Asset based lending explained: learn how ABL works, how the borrowing base is set, and where risks and returns sit within private credit.

Asset based lending sits in a part of private credit that many investors misunderstand. It isn’t “lending to risky companies”. It’s lending against a monitored pool of assets that can be measured, re-valued and, if needed, realised.

That distinction matters because private credit is no longer a niche. Global private debt AUM is approximately $1.7 trillion (Preqin, 2024). As the market has scaled, the dispersion between disciplined, well-structured deals and loose underwriting has widened. Asset based lending is one of the places where structure can still do a lot of the work.

  • What you can actually borrow against in a modern ABL facility (and what lenders usually exclude).
  • How a borrowing base works in practice, including eligibility, reserves and reporting.
  • Where returns and risks really sit for investors allocating to asset based lending within private credit.

What Asset Based Lending Actually Is

Asset based lending (ABL) is secured lending where the amount you can borrow flexes with the value of a defined collateral pool. Instead of underwriting primarily to EBITDA and future cash flows, the lender underwrites to assets that can be validated and controlled.

In practice, ABL is most common as a revolving facility that funds working capital. It can also be structured as a term loan against equipment or other long-lived assets, but the core idea stays the same: borrowing capacity is anchored to collateral, not optimism.

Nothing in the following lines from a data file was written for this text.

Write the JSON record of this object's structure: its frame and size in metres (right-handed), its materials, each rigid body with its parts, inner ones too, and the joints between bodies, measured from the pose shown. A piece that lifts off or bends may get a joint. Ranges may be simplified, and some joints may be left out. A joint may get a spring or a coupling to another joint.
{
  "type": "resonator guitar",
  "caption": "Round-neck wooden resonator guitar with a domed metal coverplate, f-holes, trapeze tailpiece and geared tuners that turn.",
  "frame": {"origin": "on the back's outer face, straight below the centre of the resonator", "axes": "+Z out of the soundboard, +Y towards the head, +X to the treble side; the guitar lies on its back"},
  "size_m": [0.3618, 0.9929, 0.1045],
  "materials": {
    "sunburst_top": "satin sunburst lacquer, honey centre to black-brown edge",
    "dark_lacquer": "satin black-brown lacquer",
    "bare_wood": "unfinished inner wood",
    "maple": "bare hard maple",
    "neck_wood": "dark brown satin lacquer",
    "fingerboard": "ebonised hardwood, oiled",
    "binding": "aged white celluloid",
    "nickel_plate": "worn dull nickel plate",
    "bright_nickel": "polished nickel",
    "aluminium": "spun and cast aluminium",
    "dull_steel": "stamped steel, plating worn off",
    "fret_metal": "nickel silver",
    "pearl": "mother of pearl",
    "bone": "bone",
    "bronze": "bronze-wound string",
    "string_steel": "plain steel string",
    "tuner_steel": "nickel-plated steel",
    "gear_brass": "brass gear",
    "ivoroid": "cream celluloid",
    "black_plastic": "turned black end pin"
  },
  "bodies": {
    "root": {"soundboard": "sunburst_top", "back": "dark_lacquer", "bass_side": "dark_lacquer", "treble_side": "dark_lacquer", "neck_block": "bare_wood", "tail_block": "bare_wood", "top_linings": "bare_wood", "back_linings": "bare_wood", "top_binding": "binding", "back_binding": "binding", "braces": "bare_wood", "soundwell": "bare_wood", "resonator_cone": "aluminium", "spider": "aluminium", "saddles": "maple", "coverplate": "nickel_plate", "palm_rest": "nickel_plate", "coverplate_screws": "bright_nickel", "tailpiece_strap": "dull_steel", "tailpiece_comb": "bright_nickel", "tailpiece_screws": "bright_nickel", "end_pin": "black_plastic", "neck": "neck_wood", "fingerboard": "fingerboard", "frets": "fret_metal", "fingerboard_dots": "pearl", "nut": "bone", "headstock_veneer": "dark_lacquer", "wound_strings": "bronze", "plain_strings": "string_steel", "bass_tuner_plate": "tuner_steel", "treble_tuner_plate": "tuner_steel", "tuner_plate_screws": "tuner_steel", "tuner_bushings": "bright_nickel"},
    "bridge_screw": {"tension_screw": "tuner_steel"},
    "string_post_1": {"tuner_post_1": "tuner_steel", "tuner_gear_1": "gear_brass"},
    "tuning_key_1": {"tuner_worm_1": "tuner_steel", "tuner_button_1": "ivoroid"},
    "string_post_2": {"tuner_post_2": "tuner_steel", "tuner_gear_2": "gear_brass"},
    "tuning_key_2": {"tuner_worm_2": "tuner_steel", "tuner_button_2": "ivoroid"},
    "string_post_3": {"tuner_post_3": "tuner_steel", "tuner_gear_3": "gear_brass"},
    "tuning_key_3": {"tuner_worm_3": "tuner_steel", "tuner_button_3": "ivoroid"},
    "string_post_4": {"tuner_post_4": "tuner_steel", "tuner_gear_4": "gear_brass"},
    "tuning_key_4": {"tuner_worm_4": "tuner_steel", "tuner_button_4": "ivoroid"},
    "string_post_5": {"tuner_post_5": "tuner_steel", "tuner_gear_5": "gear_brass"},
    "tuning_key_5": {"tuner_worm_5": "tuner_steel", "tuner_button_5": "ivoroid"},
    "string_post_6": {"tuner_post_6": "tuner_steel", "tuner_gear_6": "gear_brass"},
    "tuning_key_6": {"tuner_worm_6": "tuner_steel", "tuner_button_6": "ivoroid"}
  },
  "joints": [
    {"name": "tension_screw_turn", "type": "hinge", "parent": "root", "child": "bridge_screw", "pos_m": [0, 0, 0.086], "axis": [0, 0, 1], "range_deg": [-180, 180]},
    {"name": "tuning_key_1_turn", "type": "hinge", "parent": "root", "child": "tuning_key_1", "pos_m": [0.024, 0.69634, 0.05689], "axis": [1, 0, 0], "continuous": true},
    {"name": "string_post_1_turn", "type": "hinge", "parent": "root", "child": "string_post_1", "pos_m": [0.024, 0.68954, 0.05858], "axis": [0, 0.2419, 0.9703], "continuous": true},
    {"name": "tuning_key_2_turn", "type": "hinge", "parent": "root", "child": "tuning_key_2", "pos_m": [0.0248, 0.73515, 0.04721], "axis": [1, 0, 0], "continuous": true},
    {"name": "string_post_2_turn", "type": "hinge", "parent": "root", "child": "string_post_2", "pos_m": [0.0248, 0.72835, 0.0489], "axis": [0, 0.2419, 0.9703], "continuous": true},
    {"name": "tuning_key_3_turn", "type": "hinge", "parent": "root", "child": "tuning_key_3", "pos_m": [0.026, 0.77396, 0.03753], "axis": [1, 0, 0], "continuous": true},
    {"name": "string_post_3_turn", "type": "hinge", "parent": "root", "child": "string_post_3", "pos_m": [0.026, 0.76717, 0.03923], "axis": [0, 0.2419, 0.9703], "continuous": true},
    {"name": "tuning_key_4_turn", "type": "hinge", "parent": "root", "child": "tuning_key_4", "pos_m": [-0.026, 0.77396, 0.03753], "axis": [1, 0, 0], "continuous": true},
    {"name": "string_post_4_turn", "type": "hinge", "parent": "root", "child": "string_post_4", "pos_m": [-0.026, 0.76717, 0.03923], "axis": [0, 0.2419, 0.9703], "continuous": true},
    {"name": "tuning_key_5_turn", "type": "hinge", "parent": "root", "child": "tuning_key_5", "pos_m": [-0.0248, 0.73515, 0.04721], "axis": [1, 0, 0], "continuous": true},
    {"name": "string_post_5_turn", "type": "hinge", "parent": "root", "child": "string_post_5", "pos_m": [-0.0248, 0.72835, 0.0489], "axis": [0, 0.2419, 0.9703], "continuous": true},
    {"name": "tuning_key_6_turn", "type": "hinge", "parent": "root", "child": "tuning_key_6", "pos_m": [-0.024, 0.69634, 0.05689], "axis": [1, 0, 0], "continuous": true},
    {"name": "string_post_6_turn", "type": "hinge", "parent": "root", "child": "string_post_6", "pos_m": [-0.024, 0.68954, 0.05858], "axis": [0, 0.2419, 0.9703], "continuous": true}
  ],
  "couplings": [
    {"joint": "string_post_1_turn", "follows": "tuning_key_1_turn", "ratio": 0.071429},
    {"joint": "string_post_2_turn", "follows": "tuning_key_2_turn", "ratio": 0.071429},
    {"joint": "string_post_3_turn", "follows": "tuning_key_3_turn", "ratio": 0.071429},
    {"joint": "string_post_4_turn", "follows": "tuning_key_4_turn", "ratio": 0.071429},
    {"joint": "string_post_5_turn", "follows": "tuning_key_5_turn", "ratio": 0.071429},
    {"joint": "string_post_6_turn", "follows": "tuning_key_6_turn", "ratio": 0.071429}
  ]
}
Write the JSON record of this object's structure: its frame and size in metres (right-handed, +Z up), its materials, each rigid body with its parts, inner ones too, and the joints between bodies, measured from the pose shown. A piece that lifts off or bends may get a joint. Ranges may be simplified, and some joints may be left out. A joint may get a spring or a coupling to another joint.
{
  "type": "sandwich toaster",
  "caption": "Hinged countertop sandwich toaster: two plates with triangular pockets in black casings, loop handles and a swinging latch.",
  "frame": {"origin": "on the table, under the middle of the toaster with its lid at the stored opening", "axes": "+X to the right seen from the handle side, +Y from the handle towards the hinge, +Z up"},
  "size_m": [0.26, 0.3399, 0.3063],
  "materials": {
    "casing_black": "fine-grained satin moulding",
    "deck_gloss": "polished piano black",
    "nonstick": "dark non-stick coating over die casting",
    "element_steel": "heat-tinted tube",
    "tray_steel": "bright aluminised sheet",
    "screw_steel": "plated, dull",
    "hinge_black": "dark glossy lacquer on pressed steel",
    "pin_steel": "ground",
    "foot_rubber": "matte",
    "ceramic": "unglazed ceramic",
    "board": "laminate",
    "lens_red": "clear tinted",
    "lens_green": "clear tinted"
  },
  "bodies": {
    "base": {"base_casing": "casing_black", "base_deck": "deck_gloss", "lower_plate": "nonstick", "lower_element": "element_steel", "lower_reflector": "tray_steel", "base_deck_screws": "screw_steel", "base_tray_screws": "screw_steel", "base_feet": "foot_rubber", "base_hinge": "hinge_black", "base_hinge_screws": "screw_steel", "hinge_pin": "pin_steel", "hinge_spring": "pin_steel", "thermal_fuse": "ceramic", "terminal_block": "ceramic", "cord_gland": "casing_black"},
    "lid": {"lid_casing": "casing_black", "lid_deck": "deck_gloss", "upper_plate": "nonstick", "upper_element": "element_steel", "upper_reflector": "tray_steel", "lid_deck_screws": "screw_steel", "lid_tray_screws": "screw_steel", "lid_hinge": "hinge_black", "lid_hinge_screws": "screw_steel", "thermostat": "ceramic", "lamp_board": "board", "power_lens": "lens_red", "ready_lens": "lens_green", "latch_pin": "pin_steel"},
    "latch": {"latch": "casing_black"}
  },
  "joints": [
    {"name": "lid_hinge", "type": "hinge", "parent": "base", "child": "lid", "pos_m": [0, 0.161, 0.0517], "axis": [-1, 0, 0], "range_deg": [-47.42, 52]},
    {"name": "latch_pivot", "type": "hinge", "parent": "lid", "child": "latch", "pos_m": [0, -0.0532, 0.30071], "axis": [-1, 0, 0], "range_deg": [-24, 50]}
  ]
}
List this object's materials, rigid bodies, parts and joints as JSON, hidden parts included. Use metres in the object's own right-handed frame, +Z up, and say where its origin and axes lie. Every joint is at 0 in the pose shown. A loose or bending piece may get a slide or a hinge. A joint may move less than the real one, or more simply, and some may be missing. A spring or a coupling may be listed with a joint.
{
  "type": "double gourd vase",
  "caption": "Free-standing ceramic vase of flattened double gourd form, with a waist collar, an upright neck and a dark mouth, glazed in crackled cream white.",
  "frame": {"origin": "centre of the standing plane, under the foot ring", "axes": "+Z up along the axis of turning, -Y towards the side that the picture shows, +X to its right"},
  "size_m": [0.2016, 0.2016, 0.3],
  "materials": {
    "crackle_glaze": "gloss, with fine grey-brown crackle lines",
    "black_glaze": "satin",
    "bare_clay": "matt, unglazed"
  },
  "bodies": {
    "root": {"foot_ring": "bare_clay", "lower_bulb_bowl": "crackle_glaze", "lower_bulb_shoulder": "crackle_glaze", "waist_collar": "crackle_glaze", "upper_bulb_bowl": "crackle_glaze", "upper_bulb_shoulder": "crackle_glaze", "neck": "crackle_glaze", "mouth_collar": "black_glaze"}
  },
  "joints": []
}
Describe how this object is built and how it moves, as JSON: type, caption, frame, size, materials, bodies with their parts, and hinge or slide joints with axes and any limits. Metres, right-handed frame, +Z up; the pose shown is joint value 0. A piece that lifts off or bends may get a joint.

What Assets Can Be Borrowed Against

The “asset” in asset based lending is usually one of four buckets. The lender will typically advance at different rates depending on liquidity and control.

  • Receivables (A/R): invoices owed by customers. This is often the cleanest collateral because it self-liquidates as customers pay.
  • Inventory: finished goods, work-in-progress, or raw materials. This can be financeable, but it’s appraisal-driven and sensitive to obsolescence.
  • Equipment: machinery, vehicles, plant. Underwriting is driven by resale value and how specialised the asset is.
  • Real estate (select cases): sometimes included as “additional collateral”, but traditional real estate lending is a separate discipline.

Just as important is what’s often not borrowable: disputed receivables, invoices that are too old, sales to weak counterparties, stock that can’t be independently appraised, or assets sitting in jurisdictions where security enforcement is messy.

Why Asset Based Lending Matters Inside Private Credit

Serious allocators care about asset based lending for one main reason: it changes where the risk sits. When the structure is tight, you’re less exposed to management narratives and more exposed to collateral quality, controls and legal priority.

That can be valuable when you’re trying to build a private credit sleeve that isn’t just “direct lending with different branding”. ABL tends to behave differently in stress because borrowing capacity contracts as collateral shrinks. That isn’t painless for the borrower, but it can limit a lender’s tendency to over-advance right before a downturn.

It’s also an area where lenders can bring genuine operational edge: field exams, collateral audits, third-party appraisals, and systems that track receivables and inventory in near real time. In other words, this is not only about capital. It’s about process.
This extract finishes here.